Not only does she comes across as the most natural of nudes (her work is often used by naturist magazines), she frequently has a hard, gritty edge to her images and the more of her work you see, the less it comes as a surprise to learn on her CV that she’s trained in stage fighting with everything from broadswords to quarterstaffs. She is an overwhelmingly physical model, emanating strength and power in much of her work.

Now let’s try this the other way round. Stefan Soell, whose work is frequently found standing head and shoulders above everyone else’s on the Femjoy website  is one of my favourite photographers and he has a number of models that he works with on a regular basis and it’s interesting to see how his work is influenced by his model. Corinna, statuesque and radiant, always presents a sense of strength combined with pure natural beauty. Few models look like they’re enjoying themselves as much as the voluptuous and  mesmerising Susann and her work always seems to show how much she loves the wild and remote settings she’s so often found in. Anything featuring Julia often showcases the vulnerability of humanity within nature, although the model herself has an appearance that is anything but weak. Stacey gives a sense of mischievous innocence to her photos, Anna-Leah so often seems to wrap herself in mystery…the list goes on and on. Stefan Soell may have an unmistakable style but every time it’s the model who sets the tone.

I could go on. Roswell Ivory is another consummate artist, whose work is never less than exciting and fresh. Ella Rose gives us refinement and elegance often mixed with a bohemian sense of adventure. The list goes on and on, full of inventive and creative models who give their heart, body and soul in pursuit of exciting and creative images.

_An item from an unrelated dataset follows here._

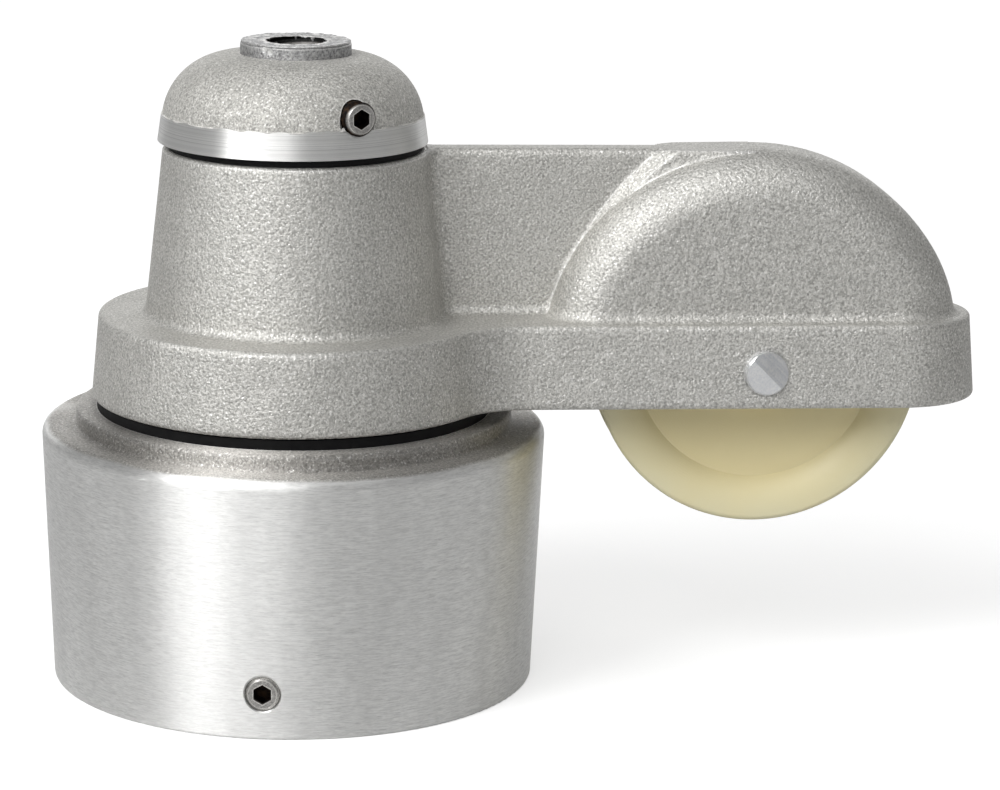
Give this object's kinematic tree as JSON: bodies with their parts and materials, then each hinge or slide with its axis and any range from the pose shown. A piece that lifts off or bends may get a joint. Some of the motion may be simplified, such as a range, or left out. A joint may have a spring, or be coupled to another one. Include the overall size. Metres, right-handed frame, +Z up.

The model creates the image, the photographer just captures it. An inexperienced photographer with a poor camera can still capture interesting images, but if your model is no good, then the likelihood of getting a good image is greatly diminished.

2 thoughts on “In Praise of the Art Nude Model

  1. Awesome blog article, and thanks for introducing me to these new artists. I’ve always held a great appreciation for the human form which I why I started photographing nudes as a hobby years ago. I will admit that at first, I viewed the model as the subject of the image/art that I was trying to create. It was up to me to create and amplify the beauty of the model and the surroundings. My encounter with an experienced nude model is what changed my perspective dramatically. She contributed more to making the session beautiful than me. I was just a mere bystander that pushed the button on occasion. Yes, I am exaggerating but to prove a point. I developed such an appreciation for the model that started actively collaborating with them on what my vision was and modified my direction based on their input. My next evolutionary step was to move on the other side of the camera. As a model, I learned the challenge and difficulty of posing and creating something unique and beautiful. The experience has made me a better artist. I have the utmost respect for my co-artists. Some are just naturals at it but from experience it does take work to be good. I can now see the difference between nude photographs and nude art. Thanks again for your article.

  2. As a former Ringling College of Arts and Design model, I thoroughly enjoyed this article. It is so nice to see artists’ models recognized for their own art form. After ending a corporate career, I went into modeling. I loved it because it allowed me to express myself through my body. I modeled for 11 years, not only at Ringling, but at two other area colleges, four art leagues, several studios, and privately. Modeling can be very taxing on the body and I believe few people understand what effort really goes into a natural pose. I am proud to say that after 2 1/2 years away from modeling, I still have people telling me that I was one of their favorite/best models. Thank you for writing this article.